THE LAST PRIESTS IN AMERICA

Conversations with Remarklable Men

by Tim Unsworth

Pub Date: Nov. 29th, 1991
ISBN: 0-8245-1139-5
Publisher: Continuum

Interviews with 42 American Catholic priests who loosen their Roman collars and bare their souls. Unsworth (The Lambs of Libertyville, 1990) assembles an impressive cross-section of the priesthood: alcoholics, dissidents, gays, Latinos, academics, and blacks rub shoulders with the quintessential Irish working-class parish priest. Superstar Andrew Greeley takes a bow, as do Chicago's Joseph Cardinal Bernadin and powerhouse theologians Richard McBrien and John Tracy Ellis. From this vast chorus come three dominant notes: most priests love their jobs; most oppose mandatory celibacy; most put more faith in their parish laity than in the Vatican hierarchy (Greeley quips in this regard that ``Catholicism means `here comes everybody' ''). Some reel off statistics on sexuality or church attendance; others offer memorable quotes (``a priest must be willing to let people take little chunks out of him'').

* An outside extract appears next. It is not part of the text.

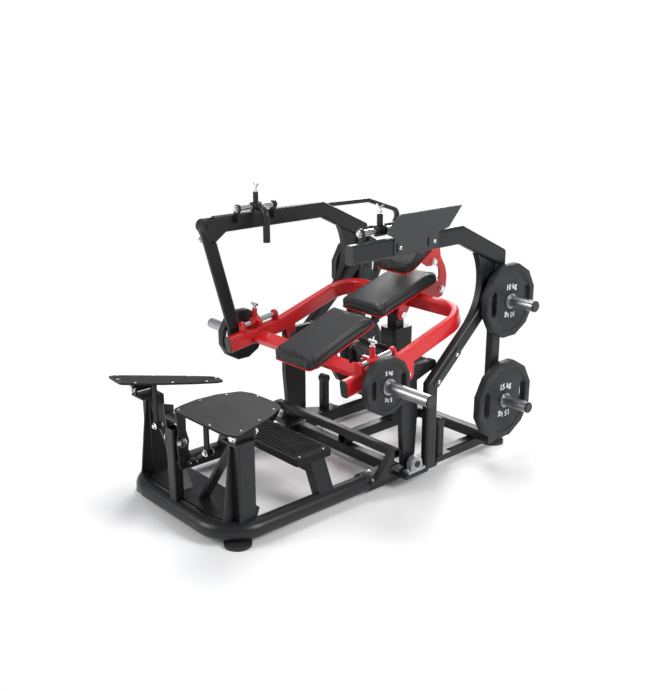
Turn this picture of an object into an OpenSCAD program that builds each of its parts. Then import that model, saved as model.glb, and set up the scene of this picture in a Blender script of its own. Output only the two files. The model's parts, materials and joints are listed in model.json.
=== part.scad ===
// Plate-loaded leg press with a swinging carriage.
// Origin on the floor under the middle of the machine; +Y runs from the foot
// plates to the rear, +Z is up and +X is the side that carries the shield.

/* [Base] */
// Centre plane to the centreline of each side rail
rail_x = 347; // [335:1:420]
// Width and height of the square rear rails
rail_w = 50; // [40:1:60]
// Gap between the floor and the underside of the rails
rail_gap = 22; // [18:1:40]
// Diameter of the round front loop tube
loop_d = 76; // [60:1:92]
// Radius of the front loop's corners, on the centreline
loop_r = 150; // [140:1:170]
// Origin to the centreline of the loop's front run
loop_front = 812; // [760:1:980]
// Origin to the joint between front loop and rear rails
splice_front = 108; // [90:1:125]
// Origin to the rear end of the rails
rail_rear = 806; // [780:1:900]
// Wall of every structural tube
tube_wall = 4; // [3:0.5:6]
// Thickness of the deck plate inside the front loop
deck_t = 6; // [4:1:8]
// Length of the deck plate behind the loop's front run
deck_len = 210; // [190:1:260]
// Diameter of the rubber feet
foot_d = 110; // [80:1:120]

/* [Side frames] */
// Width of the posts, beams and diagonals across the machine
frame_w = 40; // [36:1:46]
// Depth of the upper beams
beam_h = 76; // [60:1:84]
// Height of the upper beams' centreline
beam_z = 1080; // [1040:1:1200]
// Origin to the front end of the upper beams
beam_front = 276; // [250:1:300]
// Origin to the bend of the upper beams
beam_bend = 350; // [320:1:370]
// Depth of the rear posts, front to back
post_d = 60; // [50:1:66]
// Origin to the centreline of the rear posts
post_y = 612; // [605:1:640]
// Depth of the diagonals
diag_h = 62; // [50:1:66]
// Side gap between the moving frame and the side frames
side_gap = 7; // [5:0.5:10]

/* [Carriage] */
// Width of the red arms across the machine
arm_w = 40; // [36:1:46]
// Depth of the red arms
arm_h = 74; // [60:1:80]
// Length of the lever between its two pivots
lever_len = 400; // [395:1:410]
// Thickness of the swing levers
lever_t = 26; // [20:1:28]
// Diameter of the base shafts
shaft_d = 30; // [25:1:32]
// Diameter of the carriage's pivot bolts
bolt_d = 20; // [16:1:22]
// Radial running clearance of every pivot
run_fit = 0.05; // [0.02:0.01:0.1]
// Radial clearance of the rear link's upper pivot
open_fit = 1.2; // [1:0.1:1.5]
// Radius of the red frame's rear corners
yoke_r = 120; // [100:1:140]

/* [Pads] */
// Width of the pads
pad_w = 272; // [240:1:300]
// Thickness of the pads
pad_t = 44; // [36:1:50]
// Length of the seat pad
seat_len = 405; // [380:1:412]
// Length of the back pad
back_len = 400; // [380:1:405]
// Length of the head pad
head_len = 205; // [180:1:215]

/* [Load] */
// Diameter of the weight sleeves
sleeve_d = 50; // [48:0.5:50.5]
// Length of the loading sleeves outside the small plates
horn_len = 218; // [180:1:240]
// Diameter of the small plates
plate5_d = 240; // [220:1:250]
// Diameter of the medium plates
plate10_d = 330; // [310:1:340]
// Diameter of the large plates
plate15_d = 370; // [350:1:384]
// Thickness of the plates
plate_t = 34; // [28:1:38]

/* [Foot plates] */
// Length of a foot plate
fp_len = 452; // [420:1:460]
// Width of a foot plate
fp_w = 286; // [260:1:292]
// Thickness of a foot plate
fp_t = 8; // [6:1:10]
// Centre plane to the tilt axis of a foot plate
fp_axis_x = 352; // [345:1:358]
// Height of the tilt axis
fp_axis_z = 462; // [452:1:468]

/* [Upper fittings] */
// Diameter of the slide rods on beams and arms
rod_d = 25; // [20:1:28]
// Diameter of the hand grips
grip_d = 32; // [28:1:36]
// Length of the lock arm below its hinge
lock_len = 500; // [470:1:515]
// Length of the shield's wing, on the right beam
shield_len = 410; // [380:1:425]

/* [Hidden] */
$fn = 48;
small = 0.3;                       // space between pieces that must not touch
facing = 2;                        // space between plates that pass each other
lap = 0.05;                        // overlap of a bent tube's lengths at each joint
slimmer = 0.002;                   // share by which each length is slimmer than the last

rail_z = rail_gap + rail_w/2;      // rear rail centreline
rail_top = rail_gap + rail_w;
loop_z = rail_gap + loop_d/2;
rail_out = rail_x + rail_w/2;
deck_z = loop_z + 32;              // top face of the deck
deck_drop = deck_z - deck_t - loop_z;
deck_in = sqrt(pow(loop_d/2, 2) - pow(deck_drop, 2)) + small;
deck_rear = deck_len - loop_front;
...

Despite the low pay, not one grumbles about money. Here and there bitterness crops up (``I felt like a well-paid prostitute...people came only when they needed me''), but more typical is this exuberant send-off from an Ohio pastor: ``I love my priesthood...My retirement plan is eternal life.'' The ``last priests in America''? Obviously not, but perhaps an endangered species—priestly vocations continue to decline—to which this volume serves as an unsystematic but sympathetic guide.